I also thought of a trip I made to Rwanda. I was able to visit that country about a decade after the genocide that tore the country apart and devastated its people. What I learned about the genocide was that it came after years of one group, the Tutsi’s, having prominence in the society. The Tutsi tribe tended to be taller, lighter and was considered to be better looking. The Hutu’s were the more subservient class who were seen as shorter and darker. The Hutu’s outnumbered the Tutsi’s and when they were able to take over the government the Hutu’s were encouraged to go after the Tutsi’s for their past entitlements.

While the specifics of the country’s history are much more complicated than I am making it sound, the basic issue was the attempt by one group to destroy another group. What was most striking to me about the genocide, which killed nearly a million Tutsi’s and later displaced nearly two million Hutu’s, was that it was largely created and encouraged by the formal government. There was even a government controlled “talk” radio station that broadcast urgings to the Hutu populace to arm themselves and destroy their neighbors. And they did with a vengeance.

In this country we are more familiar with the Nazi Holocaust which took over six million lives, but again it came from government sanctioned murder of several groups by the more powerful group leading the country. Some of those in Charlottesville have expressed hope that something similar might happen here.

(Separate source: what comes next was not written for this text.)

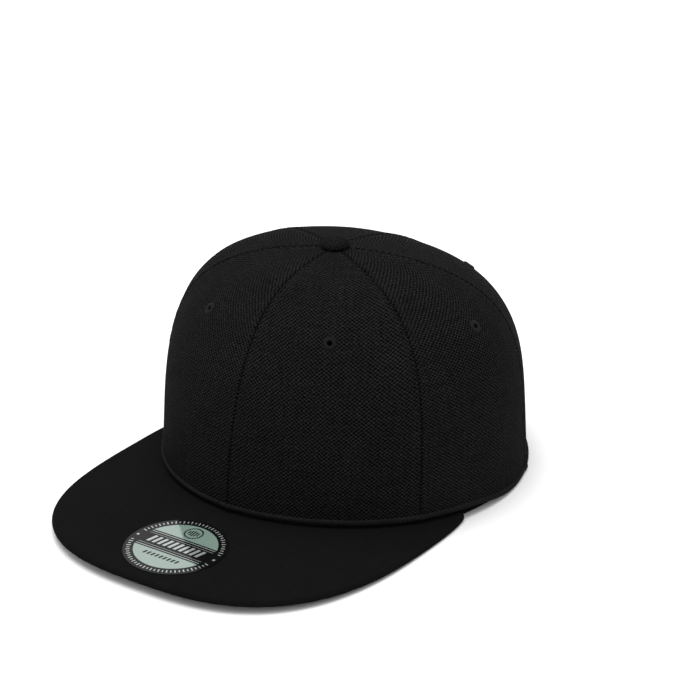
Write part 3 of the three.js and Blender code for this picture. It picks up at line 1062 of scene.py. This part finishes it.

I have always taken heart from the belief that such a thing is not possible here in the land of the free and the home of the brave. Yet, we see our nation being torn asunder by differing beliefs and values that cause us to fear and distrust our neighbors. Polling shows that we tend to mostly live near and talk with those who share our views. This could easily lead to a Balkanization in this country.                

America, as opposed to many other countries around the world, has not been a land of tribalism and specific religiosity. What has set America apart historically is that we are a country of ideas and ideals. Because of the brilliance of our founding fathers we are a people who have historically held certain truths to be self-evident. Our pledge to the flag reminds us that we are one nation, indivisible, with liberty and justice for all.

As we witness the evening news, it becomes harder and harder to believe that we still really believe that. For us to be one nation, indivisible, we have to remember that we cannot enjoy our liberty without justice and we cannot have justice without maintaining liberty. The solutions to our internal differences are not Second Amendment solutions they are Golden Rule solutions.

So that brings me to what we teach our children in school. Yes, we still teach American History. But do we teach them how that history was fought for and won with the blood of patriots, dedicated to some ideals written on parchment? That those ideals must hold true today, if we are to hold the center? Yes, we have them pledge allegiance to the flag each morning, but do we teach them what the words really mean? I remember my middle daughter Suzanne, who was teaching middle school on the eleventh of September of 2001, telling me that as she was leading the pledge of allegiance on September twelfth, she realized that she suddenly understood what the words meant for the first time.

So much of what we do in school is memory but not memorializing. We live in a society that teaches children the cost of everything and the value of nothing. Our role as educators has to be about helping our children dig deeper into what history means in today’s world and what we must value. We have to help them go beyond the words on paper, to the meaning behind those words. We have to teach them that while our government and our society is strong and resilient, it is also fragile and must be renewed with each generation. We must teach them that we are the stewards of our society and that we are our brother’s keepers. And we must teach them to listen to radio, to watch television and to view what they find online with a critics eye.

Perhaps most importantly, we must carefully teach them that those who do not look like they do, who do not worship as they might, and who, as the Rogers and Hammerstein song suggests, “(have) eyes that are oddly made, and…whose skin is a diff’rent shade”  are also God’s children the same as them. Now, more than ever, we need to focus on emotional and social learning in our schools and we have to be brave enough to tell their parents, that yes, we are teaching their children values-the values that have been honed and honored for over two centuries and that can be found in the founding documents of our country-American values.